I recently took a call from a journalist suggesting ‘Australian students need not learn foreign languages at school, as English is the indisputable global lingua franca and the education dollar, and our kids’ own time, might be better spent studying other subjects’. It’s a familiar and mistaken line of argument. 

More than a decade ago, Professor Tony Liddicoat responded to the same discourse by stating that ‘we in the English-speaking world seem to have lost sight of languages as educationally important’. We have replaced this idea with the view that languages are educationally useful and we have seen this view increasingly undermined by the argument that ‘everyone speaks English’ (Babel 2002). 

The problem is, they don’t. English actually trails Chinese and Spanish as the third most commonly spoken language in the world, just ahead of Bengali, Hindi and Arabic. In 1950 about 9% of the world’s population spoke English as their first language. That figure is now about 5.6%. While the proportion increases significantly when you add speakers of English as a second or third language, we’re still left with around 70-80% of humanity not speaking English. Being a monolingual English-speaker places you firmly in humanity’s minority group. 

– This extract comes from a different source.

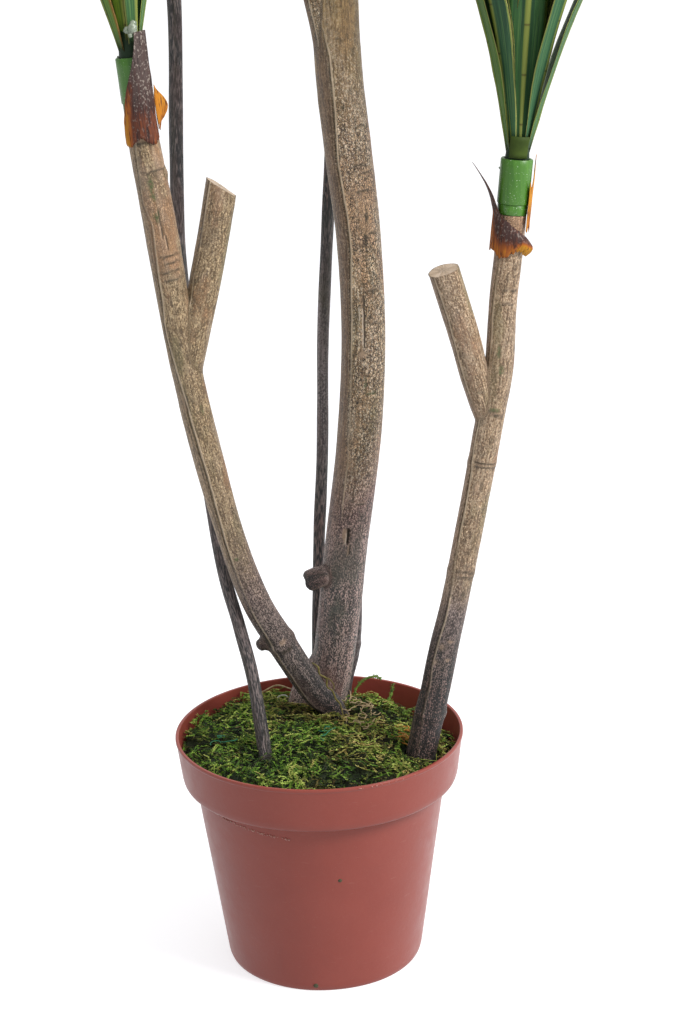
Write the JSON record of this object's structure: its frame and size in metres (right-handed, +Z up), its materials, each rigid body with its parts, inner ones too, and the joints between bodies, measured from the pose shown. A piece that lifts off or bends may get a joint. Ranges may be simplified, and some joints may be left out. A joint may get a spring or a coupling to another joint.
{
  "type": "potted artificial yucca",
  "caption": "Tall artificial yucca with wooden poles, thin stems and heads of sword-shaped leaves, standing in a moss-topped round plastic nursery pot.",
  "frame": {"origin": "centre of the pot's flat base, on the surface that it stands on", "axes": "+Z up along the pot's axis, -Y towards the side that the picture shows, +X to that view's right"},
  "size_m": [0.7443, 0.5648, 1.4709],
  "materials": {
    "pot": "satin",
    "filler": "matte",
    "moss": "matte",
    "pole": "matte",
    "stem": "matte",
    "sleeve": "satin",
    "leaf": "satin",
    "husk": "matte"
  },
  "bodies": {
    "root": {"pot": "pot", "filler": "filler", "moss": "moss", "pole_left": "pole", "pole_right": "pole", "pole_centre": "pole", "pole_stem_left": "stem", "pole_stem_middle": "stem", "pole_stem_back": "stem", "sleeve_left": "sleeve", "sleeve_right": "sleeve", "sleeve_centre": "sleeve", "sleeve_stem_left": "sleeve", "sleeve_stem_middle": "sleeve", "sleeve_stem_back": "sleeve", "leaves_left": "leaf", "leaves_right": "leaf", "leaves_centre": "leaf", "leaves_stem_left": "leaf", "leaves_stem_middle": "leaf", "leaves_stem_back": "leaf", "husk_left_a": "husk", "husk_left_b": "husk", "husk_right_a": "husk", "husk_right_b": "husk", "husk_centre_a": "husk", "husk_centre_b": "husk", "husk_stem_left_a": "husk", "husk_stem_left_b": "husk", "husk_stem_middle_a": "husk", "husk_stem_middle_b": "husk", "husk_stem_back_a": "husk", "husk_stem_back_b": "husk"}
  },
  "joints": []
}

There’s no denying the global reach of the English language. It’s the beating heart of international business and commerce, publication and translation, academic research, of popular culture, the Internet and human mobility. But notions of English language hegemony are not only false, they are also dangerous. They engender a complacency and naivety that does a disservice to the best interests of kids in our schools, and Australian society more broadly. 

The view that ‘English is enough’ fails to acknowledge that being bilingual or multilingual is an increasingly necessary passport to personal mobility, opportunity and prosperity, particularly in knowledge and services based economies where the ability to collaborate and communicate effectively across borders is a prized skill-set. A monolingual mindset also ignores the positive role language learning can play in safeguarding Australia’s social and cultural harmony. Julie Bishop got it right in 2011 when she suggested language learning could be a ‘brilliant form of soft diplomacy’, strengthening our capacity to work collaboratively in an increasingly interdependent and volatile world. 

In most parts of Australia though, it’s pretty easy to ignore that the majority of the world’s population is, at a minimum, bi-lingual. Public life in Australia is invariably monolingual. Heads of industry, politicians, media, sport and cultural identities speaking more than one language are exceptions, not the rule. The reality is that most Australians speaking languages other than English do so in their private lives, out of earshot of the English first speaking population. 

Those of us working in and with schools are all too familiar with the ambivalence many students have for languages learning. The number of students who discontinue languages study when they have discretion over that decision is very high. The reasons for attrition are complex and varied, but the perception among students that studying a language represents a low value proposition is one of most potent determining factors. 

Acknowledging and addressing misplaced complacencies regarding the ascendency and hegemony of the English language is an important first step in helping our students understand that studying languages can help them achieve their full learning potential. Indeed it can help them hold their own in a globalised job market and develop the skills needed to live comfortably with diversity. Not doing so will leave our students at risk of being marginalised as part of the monolingual minority. We owe them more than that.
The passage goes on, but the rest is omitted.